Copy each line of the records that holds the string "scene".

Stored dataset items

━━━━━━━━━━━━━━━━━━━━

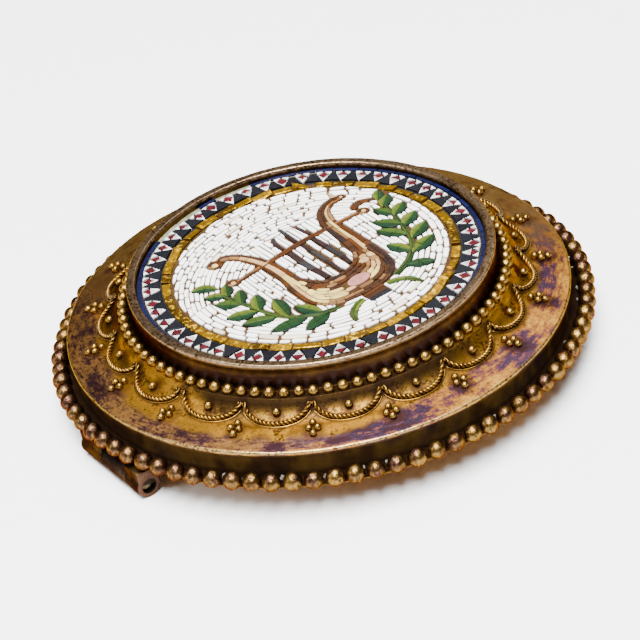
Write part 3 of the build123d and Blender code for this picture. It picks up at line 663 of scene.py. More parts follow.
def swept(path, lift, side, section):
    """Section of (up, across) carried along a path, up along each point's lift and across along
    its side. Its ends are closed."""
    offset = section[:, :1] * lift[:, None] + section[:, 1:] * side[:, None]
    return (path[:, None] + offset).reshape(-1, 3), tube_faces(len(path), len(section))


def tube(path, normals, thickness, sides):
    """Round tube along a path: a circle in the plane of the normal and of the side direction,
    which is the path's direction crossed with the normal."""
    direction = unit(np.gradient(path, axis=0))
    side = unit(np.cross(direction, normals))
    circle = ring_outline(0, 0, thickness, sides)
    return swept(path, np.cross(side, direction), side, circle)


def spun(x, y, turns):
    """x and y turned about the disc's axis, each row by its own angle."""
    c, s = np.cos(turns)[:, None], np.sin(turns)[:, None]
    return np.stack([c * x - s * y, s * x + c * y], axis=-1)


def spun_copies(points, faces, turns):
    """One shape turned about the disc's axis by each of the given angles."""
    x, y, z = points.T[:, None]
    flat = spun(x, y, turns)
    many = np.concatenate([flat, np.broadcast_to(z[..., None], (*flat.shape[:2], 1))], axis=-1)
    return many.reshape(-1, 3), repeated(faces, len(turns), len(points))


def merged(parts):
    """Several shapes as one: the points one after the other, and the corner numbers raised."""
    points = np.concatenate([part[0] for part in parts])
    starts = np.cumsum([0] + [len(part[0]) for part in parts])
    return points, [faces + start for (_, group), start in zip(parts, starts) for faces in group]


scallop_turns = SCALLOP_TURN + np.arange(SCALLOPS) * 2 * half_step
scallop_turns -= math.radians(1.3) * np.exp(-(((np.degrees(scallop_turns) - 175) / 18) ** 2))
arch_length = 2 * arch_half * arch_radius
share = np.linspace(0.01, 0.99, 96)
middle, normals = arch(share, -0.1)
sideways = np.cross(unit(np.gradient(middle, axis=0)), normals)
strands = []
for start in (0, np.pi):
    twist = (start + share * arch_length * 2 * np.pi / TWIST)[:, None]
    coil = STRAND * 0.95 * (np.cos(twist) * normals + np.sin(twist) * sideways)
    strands.append(tube(middle + normals * (STRAND * 1.7) + coil, normals, STRAND, 7))
points, faces = spun_copies(*merged(strands), scallop_turns)
points = points + (0.012 * ripple(points, 1.8, 31))[:, None]

wire_gold = Finish("wire_gold")
x, y, from_axis, level_z = wire_gold.axes()
blotch = wire_gold.noise(0.9, 3.0, 6.1)
fleck = wire_gold.noise(0.18, 2.0, 3.3)
colour = wire_gold.ramp(
    blotch * 0.7 + fleck * 0.3,
    (0.36, 0.25, 0.138, 0.027), (0.5, 0.18, 0.093, 0.016), (0.64, 0.07, 0.032, 0.009),
)
# Darker at the feet, next to the ledge under its beads: grime and painted shade.
wire_feet_grime_and_shade = from_axis.fade(15.95, 15.4) * 0.75
colour = wire_gold.blend(colour, ((0.04, 0.02, 0.007), wire_feet_grime_and_shade))
wire_finish = wire_gold.wear(colour, 0.28 + fleck * 0.2, fleck + blotch, 0.02, METAL, 0.6)
new_piece("scallop_ropes", points, faces, wire_finish, "gold", ["gold_mount"])

path, normals = arch(np.linspace(0.05, 0.95, 40), 0.16)
points, faces = spun_copies(*tube(path + normals * 0.03, normals, 0.062, 6), scallop_turns)
new_piece("scallop_wires", points, faces, wire_finish, "gold", ["gold_mount"])

# Granules: solid balls of gold, one in each scallop and a lozenge of four between each two,
# fused to the flare.
BALL, SMALL_BALL = 0.66, 0.56
draw = np.random.default_rng(41)
across = math.atan2(0.32, CLUSTER_RADIUS)
# distance from the axis, turn from the scallop's middle, size
GRANULES = (
    (BALL_RADIUS, 0, BALL),
    (CLUSTER_RADIUS - 0.525, half_step, SMALL_BALL),
    (CLUSTER_RADIUS + 0.525, half_step, SMALL_BALL),
    (CLUSTER_RADIUS, half_step - across, SMALL_BALL),
    (CLUSTER_RADIUS, half_step + across, SMALL_BALL),
)
places, scales = [], []
for reach, turn, size in GRANULES:
    turns = scallop_turns + turn + draw.normal(0, 0.0022, SCALLOPS)
    reaches = reach + draw.normal(0, 0.03, SCALLOPS)
    places.append(on_circle(turns, reaches, flare_height(reaches) + size / 2 - 0.1))
    scales.append(size / 2 * (1 + draw.normal(0, 0.03, (SCALLOPS, 1)) + np.zeros((1, 3))))
points, faces = copies(*ball(9, 14), np.concatenate(places), np.concatenate(scales))
new_piece("granules", points, faces, bead_finish, "gold", ["gold_mount"])


# Hinge: a tube cut into three knuckles under the left edge, the outer two on feet soldered to
# the back plate, the middle one part of the pin. Open at its ends, with a rivet inside.
HINGE_X = -19.65
HINGE_RADIUS = 0.95
BORE_RADIUS = 0.575
STEM_Y = -1.77
FOOT_TOP = BACK_Z + 0.06
FRONT_KNUCKLE, PIN_KNUCKLE, BACK_KNUCKLE = (-5.35, -3.45), (-3.37, -0.17), (-0.09, 2.71)
HINGE_MIDDLE = (HINGE_X, 0, HINGE_RADIUS)
ALONG_X, ALONG_Y = [2, 1, 0], [0, 2, 1]


def lathe(profile, columns, centre, order, closed=False):
    """Profile of (distance along the axis, radius) turned round an axis, its coordinates then
    put in order so that the axis runs along x or y. A line that isn't closed has its ends
    closed."""
    points = turned(profile[:, ::-1], columns)[..., order] + np.array(centre)
    rows = len(profile)
    faces = [grid_faces(rows, columns, True)] if closed else tube_faces(rows, columns)
    return points.reshape(-1, 3), faces


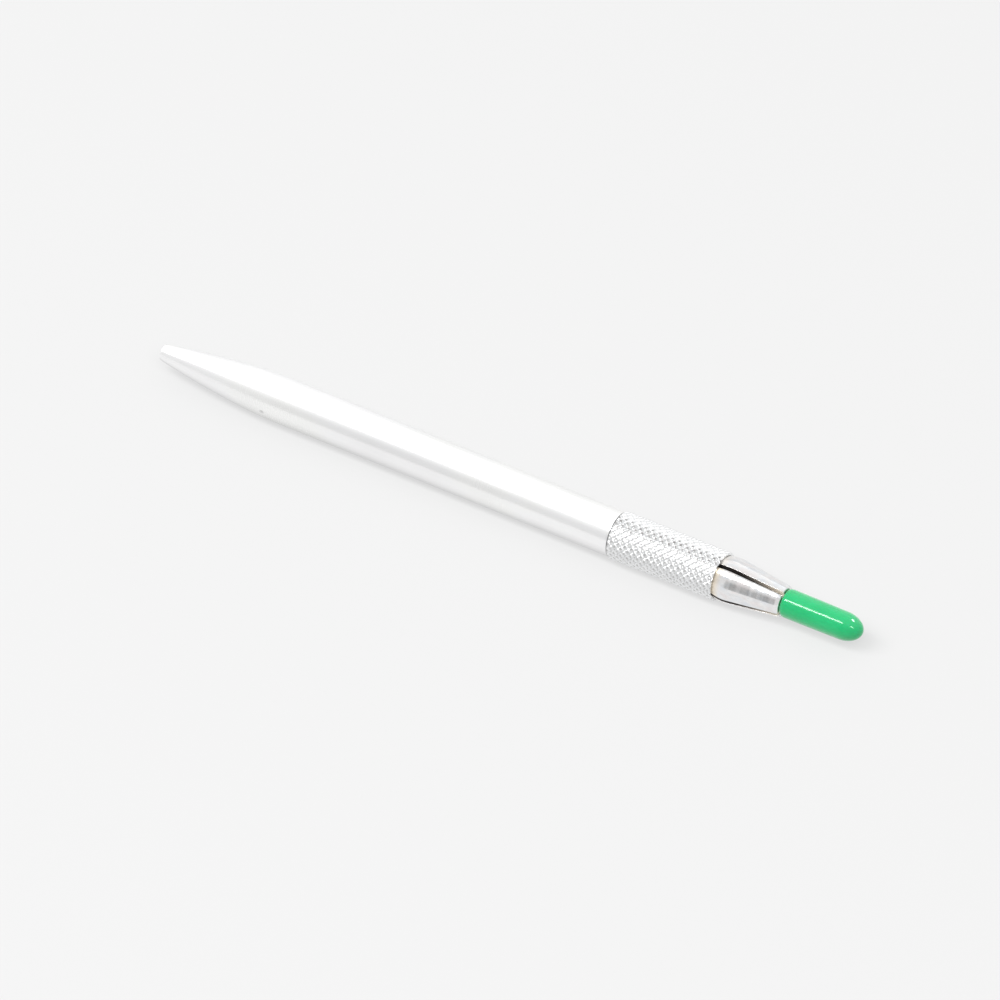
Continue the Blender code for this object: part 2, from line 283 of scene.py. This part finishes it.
def knurled_aluminium():
    m = Mat("knurled_aluminium")
    attr = m.nt.nodes.new("ShaderNodeAttribute")
    attr.attribute_name = "depth"
    depth = attr.outputs["Fac"]
    dish = m.node("ShaderNodeAttribute", _attribute_name="dish").outputs["Fac"]
    grain = m.noise(m.space((2600, 2600, 2600)), detail=3)
    speck = m.noise(m.space((1500, 1500, 1500), (3, 7, 1)), detail=2)
    # painted shade in the pits where the grooves cross, and inside the bore
    pit_shade = m.ramp(depth, [(0.0, 0.0), (0.25, 0.05), (0.60, 1.0)])
    pit_shade = m.math("MULTIPLY", pit_shade, m.ramp(speck, [(0.3, 0.45), (0.6, 1.0)]))
    # darker pits along one strip, fitted by angle to the reference: painted shade on that side of the
    # sleeve
    sep = m.node("ShaderNodeSeparateXYZ", Vector=m.space((1000, 1000, 1000)))
    angle = m.math("ARCTAN2", m.math("MULTIPLY", sep.outputs[1], -1.0), sep.outputs[2])
    turn = m.math("MULTIPLY_ADD", angle, 1 / (2 * math.pi))
    turn.node.inputs[2].default_value = 0.5
    strip = m.ramp(
        turn,
        [
            (0.40, 0.12),
            (0.484, 0.16),
            (0.502, 1.0),
            (0.572, 1.0),
            (0.592, 0.38),
            (0.615, 0.10),
            (0.650, 0.55),
            (0.80, 0.50),
            (0.90, 0.30),
        ],
    )
    pit_shade = m.math("MULTIPLY", pit_shade, 0.42)
    strip_shade = m.math("MULTIPLY", m.ramp(dish, [(0.0, 0.0), (0.08, 0.05), (0.30, 1.0)]), strip)
    strip_shade = m.math("MULTIPLY", strip_shade, m.ramp(speck, [(0.28, 0.45), (0.55, 1.0)]))
    pit_shade = m.math("MAXIMUM", pit_shade, m.math("MULTIPLY", strip_shade, 0.92))
    tone = m.ramp(grain, [(0.35, (0.78, 0.785, 0.79)), (0.62, (0.92, 0.925, 0.93))])
    # painted shade: one side of the sleeve darker by angle round it
    angle_shade = m.ramp(
        turn,
        [(0.485, 1.0), (0.512, 0.80), (0.56, 0.76), (0.59, 0.86), (0.61, 0.86), (0.64, 0.90), (0.69, 1.0)],
    )
    tone = m.mix(1.0, tone, angle_shade, "MULTIPLY")
    tone = m.mix(pit_shade, tone, (0.20, 0.195, 0.19))
    rough = m.math("MULTIPLY_ADD", grain, 0.16)
    rough.node.inputs[2].default_value = 0.16
    rough = m.math("ADD", rough, m.math("MULTIPLY", pit_shade, 0.25))
    normal = m.bump(grain, 0.35, 0.00004)
    m.set(Base_Color=tone, Metallic=1.0, Roughness=rough, Normal=normal)
    return m.mat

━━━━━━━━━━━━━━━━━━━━

Written answer —
Write part 3 of the build123d and Blender code for this picture. It picks up at line 663 of scene.py. More parts follow.
Continue the Blender code for this object: part 2, from line 283 of scene.py. This part finishes it.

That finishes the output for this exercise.